Le secteur de l’élevage le plus touché
Le président du syndicat des Jeunes agriculteurs de Dordogne est bien conscient du problème. "On est plus qu'inquiet quand on voit que ce couple n'y arrive pas, car son étude économique est solide !", lance Guillaume Testut.
Ce sera impossible de trouver la relève en Dordogne.
Guillaume TestutPrésident du syndicat des Jeunes agriculteurs de Dordogne
"C'est très compliqué, en particulier en bovin, d'acheter hors cadre familial, car c'est très difficile d'amortir l'exploitation. Avec les taux d'intérêt qui ont augmenté, les banques sont très frileuses", déplore-t-il.

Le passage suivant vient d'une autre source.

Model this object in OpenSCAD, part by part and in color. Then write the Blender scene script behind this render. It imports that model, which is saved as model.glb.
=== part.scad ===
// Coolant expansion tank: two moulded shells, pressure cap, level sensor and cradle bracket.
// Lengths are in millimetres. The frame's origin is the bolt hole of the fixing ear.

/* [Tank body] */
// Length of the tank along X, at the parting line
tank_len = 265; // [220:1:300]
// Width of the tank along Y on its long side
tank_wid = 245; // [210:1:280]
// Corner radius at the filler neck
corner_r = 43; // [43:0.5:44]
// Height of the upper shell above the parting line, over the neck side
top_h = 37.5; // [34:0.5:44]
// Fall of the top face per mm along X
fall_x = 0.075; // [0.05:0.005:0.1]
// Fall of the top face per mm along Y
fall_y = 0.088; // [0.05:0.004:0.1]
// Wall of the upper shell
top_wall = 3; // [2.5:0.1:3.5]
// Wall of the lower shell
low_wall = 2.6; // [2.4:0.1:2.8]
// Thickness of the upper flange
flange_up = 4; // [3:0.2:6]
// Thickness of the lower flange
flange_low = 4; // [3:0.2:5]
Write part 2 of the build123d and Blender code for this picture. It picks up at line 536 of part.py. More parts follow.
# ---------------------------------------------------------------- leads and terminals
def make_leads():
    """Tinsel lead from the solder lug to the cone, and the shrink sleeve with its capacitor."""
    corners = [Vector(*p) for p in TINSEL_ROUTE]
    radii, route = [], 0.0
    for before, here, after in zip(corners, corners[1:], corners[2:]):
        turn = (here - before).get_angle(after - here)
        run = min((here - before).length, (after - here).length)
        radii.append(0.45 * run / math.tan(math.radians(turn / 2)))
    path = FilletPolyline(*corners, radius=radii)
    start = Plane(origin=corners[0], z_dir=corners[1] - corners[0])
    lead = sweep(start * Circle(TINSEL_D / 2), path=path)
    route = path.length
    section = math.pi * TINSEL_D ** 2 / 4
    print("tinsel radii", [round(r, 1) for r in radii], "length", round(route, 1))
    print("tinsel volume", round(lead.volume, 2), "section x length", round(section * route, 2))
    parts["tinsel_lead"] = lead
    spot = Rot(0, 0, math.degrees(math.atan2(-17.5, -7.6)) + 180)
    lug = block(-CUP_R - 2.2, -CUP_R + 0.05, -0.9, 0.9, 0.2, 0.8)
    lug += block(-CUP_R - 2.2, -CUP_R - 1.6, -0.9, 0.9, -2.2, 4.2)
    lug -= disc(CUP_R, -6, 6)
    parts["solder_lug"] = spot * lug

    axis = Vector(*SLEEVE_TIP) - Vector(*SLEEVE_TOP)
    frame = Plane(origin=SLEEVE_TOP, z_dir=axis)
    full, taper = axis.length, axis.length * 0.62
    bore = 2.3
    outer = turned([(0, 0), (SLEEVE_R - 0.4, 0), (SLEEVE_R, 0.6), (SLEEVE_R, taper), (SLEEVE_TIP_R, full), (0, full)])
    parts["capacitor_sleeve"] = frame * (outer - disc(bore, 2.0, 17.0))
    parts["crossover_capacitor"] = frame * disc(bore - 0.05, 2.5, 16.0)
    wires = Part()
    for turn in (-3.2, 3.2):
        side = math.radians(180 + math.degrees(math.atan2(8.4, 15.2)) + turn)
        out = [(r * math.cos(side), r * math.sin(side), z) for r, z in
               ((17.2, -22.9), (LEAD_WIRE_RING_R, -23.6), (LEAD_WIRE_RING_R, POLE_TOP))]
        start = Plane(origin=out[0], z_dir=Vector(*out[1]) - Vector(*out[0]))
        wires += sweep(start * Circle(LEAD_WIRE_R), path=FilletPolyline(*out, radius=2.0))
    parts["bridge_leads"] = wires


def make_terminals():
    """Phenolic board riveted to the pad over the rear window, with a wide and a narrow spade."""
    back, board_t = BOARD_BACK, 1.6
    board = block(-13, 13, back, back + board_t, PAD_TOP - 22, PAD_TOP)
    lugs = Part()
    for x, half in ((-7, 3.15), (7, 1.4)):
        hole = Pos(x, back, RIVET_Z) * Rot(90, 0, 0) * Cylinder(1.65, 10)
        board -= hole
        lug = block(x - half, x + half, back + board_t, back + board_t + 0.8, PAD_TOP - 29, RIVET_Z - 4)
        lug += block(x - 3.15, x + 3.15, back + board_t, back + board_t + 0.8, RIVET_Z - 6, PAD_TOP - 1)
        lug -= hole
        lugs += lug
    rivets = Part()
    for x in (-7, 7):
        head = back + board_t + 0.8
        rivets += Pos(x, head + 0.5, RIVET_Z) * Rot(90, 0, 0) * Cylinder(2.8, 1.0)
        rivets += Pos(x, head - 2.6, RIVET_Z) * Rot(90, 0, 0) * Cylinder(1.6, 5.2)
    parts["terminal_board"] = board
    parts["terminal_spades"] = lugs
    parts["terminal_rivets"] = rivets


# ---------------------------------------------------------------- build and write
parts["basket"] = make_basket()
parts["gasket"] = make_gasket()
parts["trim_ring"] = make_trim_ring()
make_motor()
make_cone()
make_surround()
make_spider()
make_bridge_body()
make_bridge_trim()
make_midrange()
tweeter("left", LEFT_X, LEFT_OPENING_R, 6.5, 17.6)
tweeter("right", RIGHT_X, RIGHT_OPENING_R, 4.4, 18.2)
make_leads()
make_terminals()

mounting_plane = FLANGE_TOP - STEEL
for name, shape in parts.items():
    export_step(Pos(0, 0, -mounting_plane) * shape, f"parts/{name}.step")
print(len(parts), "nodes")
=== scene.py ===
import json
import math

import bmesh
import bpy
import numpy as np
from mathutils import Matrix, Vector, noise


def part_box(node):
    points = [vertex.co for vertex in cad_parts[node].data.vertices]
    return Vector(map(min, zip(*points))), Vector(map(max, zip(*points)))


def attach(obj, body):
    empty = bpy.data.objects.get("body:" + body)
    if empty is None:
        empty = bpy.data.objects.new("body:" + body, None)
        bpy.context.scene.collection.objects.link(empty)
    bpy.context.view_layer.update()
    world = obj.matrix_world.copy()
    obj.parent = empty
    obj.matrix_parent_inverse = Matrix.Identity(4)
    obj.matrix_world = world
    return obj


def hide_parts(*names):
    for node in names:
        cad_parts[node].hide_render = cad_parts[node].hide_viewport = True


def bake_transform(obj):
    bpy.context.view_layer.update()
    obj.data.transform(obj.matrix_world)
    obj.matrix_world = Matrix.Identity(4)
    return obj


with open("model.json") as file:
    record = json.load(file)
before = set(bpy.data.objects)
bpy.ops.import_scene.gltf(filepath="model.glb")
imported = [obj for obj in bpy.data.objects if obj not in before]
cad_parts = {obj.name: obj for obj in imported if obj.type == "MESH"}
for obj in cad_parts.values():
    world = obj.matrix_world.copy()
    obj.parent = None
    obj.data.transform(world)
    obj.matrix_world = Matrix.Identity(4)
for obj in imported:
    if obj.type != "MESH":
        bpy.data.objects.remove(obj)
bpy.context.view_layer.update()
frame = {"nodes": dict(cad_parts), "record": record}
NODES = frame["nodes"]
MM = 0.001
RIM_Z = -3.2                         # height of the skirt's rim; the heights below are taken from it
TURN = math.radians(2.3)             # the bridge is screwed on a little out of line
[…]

L'heure est grave : selon les chiffres du syndicat des Jeunes agriculteurs, la moitié des exploitations en polyculture élevage est à reprendre dans les cinq prochaines années en Dordogne.
"On perd nos agriculteurs"
"Quand une exploitation n'est pas reprise, bien souvent, elle s'éteint et ça part en friche. Aujourd'hui, on se vante d'avoir de beaux paysages en Dordogne, mais s'il n'y a plus d'agriculteurs pour les entretenir, ce ne sera pas la même carte postale touristique, s'agace-t-il avec le sentiment de ne pas être entendu par les élus. "C'est tous les jours qu'on interpelle les pouvoirs publics, les élus et la préfecture !".
"L'Etat n'assume ses responsabilités. On ne pèse rien face à la grande distribution, et c'est ça le problème, on ne peut pas concurrencer les produits importés.
On est en train de perdre nos agriculteurs et notre souveraineté alimentaire
Guillaume Testut,président du syndicat des Jeunes agriculteurs
Les Jeunes agriculteurs en colère ont manifesté récemment avec une action coup de poing en retournant les panneaux de signalisation, fin novembre, sur tout le territoire national.
"Nous demandons l'application de la loi EGalim de 2018*, qui dit que l'on n'a pas le droit de vendre en dessous du coût de production. Cette loi prend en compte la rémunération de l'agriculteur et les coûts de production", explique Guillaume Testut.
Le syndicat des jeunes agriculteurs annonce de nouvelles actions dans les prochaines semaines.
*Cette loi EGalim, appelée aussi loi Agriculture et Alimentation, a pour objectif de rééquilibrer les relations commerciales dans le secteur agricole et d'œuvrer pour une alimentation saine et durable.